Conocimos a otra pareja en el refugio, dos kiwis de Christchurch, uno de ellos sobrino del mismísimo Colin Todd (el nombre del refugio era en honor de su tío!). Los cuatro esperamos pacientemente a la llamada por radio para la predicción meteorológica. Tomamos un té y nos gozamos el sol en un sitio tan maravilloso como ese hasta el atardecer.
De relax en el refugio de Colin Todd, el monte Aspiring al fondo (foto de Sam)
A las siete y media de la tarde, recién acabada la cena, llamaban por radio para informarnos de las heavy rains del domingo. Iba a caer la de Dios. Eran malas noticias. El plan de «día 1: aproximación; día 2: cumbre; día 3: regreso» se había terminado de desintegrar en esa llamada por radio. Había que tomar una decisión. Hablamos con la otra pareja de alpinistas. Ellos querían apretar y hacer cumbre al día siguiente y salir echando leches de ahí el mismo día. Era un plan muy loker, pero era algo que ya habíamos considerado. Claro, no es lo mismo hacer un plan loker en tu casa para el siguiente finde que hacer un plan loker para la mañana siguiente… Hablé con Sam. Necesitábamos pasar las placas del arroyo bajo la luz del día o las cosas corrían el riesgo de complicarse. ¿Margen de tiempo? Poco, pero intentarlo teníamos que intentarlo.
Si empezamos la trepada a las cinco de la mañana, podemos estar a la luz del alba en la parte complicada de la vía (a medio camino) y hacer cumbre pronto. Volver al refugio, comer rapidito y salir volados de vuelta. Para que eso salga, no podemos equivocarnos en la cresta. No hay tiempo para corregir el camino.
Decidimos que, estuviésemos donde estuviésemos, a las once de la mañana nos dábamos la vuelta.
Casi retomando la cresta despues de rodear el gigantesco saliente (foto de Sam)
Por segunda noche consecutiva, dormí como el culo. Los nervios. Recuerdo que en algún momento conseguí convencerme de que no lo íbamos a conseguir, y que tampoco era eso tan grave. Pero en cuanto nos enchufamos el desayuno (gracias Dios por el café) y empezamos a trepar la pendiente de nieve dura, todo cambió de color. Por segunda vez este año estaba en ese mundo surrealista en el que la oscuridad te rodea; el frontal proyecta esa mancha difusa redondeada en la nieve. El silencio lo interrumpe la dura nieve crujiendo bajo los crampones, a un ritmo pausado pero continuo. Cada tanto, paras para recuperar el aliento, y entonces el crujido es el de tu compañero que te alcanza en la pendiente, se para, y respira. La sensación de aislamiento es genial. Ni doctorado, ni hostias. Sólo la pendiente de nieve que sigue elevándose frente a tí.

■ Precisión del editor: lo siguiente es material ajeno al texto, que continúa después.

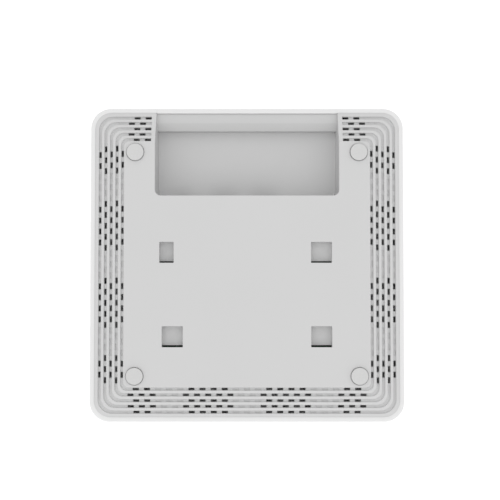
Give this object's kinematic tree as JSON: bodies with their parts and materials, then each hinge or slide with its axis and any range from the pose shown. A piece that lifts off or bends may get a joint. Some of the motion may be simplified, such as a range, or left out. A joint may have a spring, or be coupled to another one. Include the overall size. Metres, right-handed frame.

Echo polvo a 3.033 metros en la cumbre
En media hora estábamos sobre la cresta rocosa. Crampones y piolets a la mochila, y a corretear rodeando gigantes bloques de grauvaca intentando adivinar el camino en la oscuridad. A pesar de que salimos del refugio algo más tarde, alcanzamos a la otra pareja cuando estaban encordándose para un largo. Ellos mismos confesaron que era innecesario encordarse, pero la oscuridad no les había permitido ver bien el terreno. Cuando la luz del alba nos permitió apagar los frontales, estábamos delante de una pared vertical, saliente imponente que hay que rodear por el lado norte. Supuestamente, la parte complicada de la vía.
Nos separamos de la otra pareja y tomamos una serie de salientes en la roca hasta recuperar la cresta de nuevo. Un par de pasos muy expuestos, pero nada técnicamente complejo. No necesitamos encordarnos y gracias a eso a las nueve de la mañana estábamos en la cumbre. Un par de fotos y para abajo.
De vuelta al refugio, maravilla de vía
Volvimos por el mismo sistema de cornisas, y eso nos retrasó un poco (la otra pareja nos comentó que habían encontrado una vía mucho mas fácil), pero a las doce de la mañana estábamos comiendo salami con queso en el refugio. Sam sacó una pequeña botella de whisky, puso un culito a cada uno y los cuatro brindamos por Colin Todd y por la cumbre. Mochilas a la espalda y de cabeza al glaciar.
El camino de vuelta no fue perfecto, pero la compañía de la otra pareja amenizó mucho el trayecto. Hicimos un par de rapeles cortos en las placas malditas y llegamos al refugio donde teníamos las bicis a eso de las diez de la noche, con las piernas completamente molidas y empapados de arriba a abajo. Sam y yo, después de media hora de descanso, cogimos las bicis y pedaleamos a la oscuridad esos últimos 10 km hasta la furgoneta. Tras 48 horas estábamos otra vez en el lugar de partida. Gracias al palizón de 19 horas de caminata no fue difícil dormir en párking.
Misión cumplida.
En rojo, la parte que cubrimos en bici. En azul, lo que andamos hasta el segundo refugio. En verde la trepada hasta la cumbre.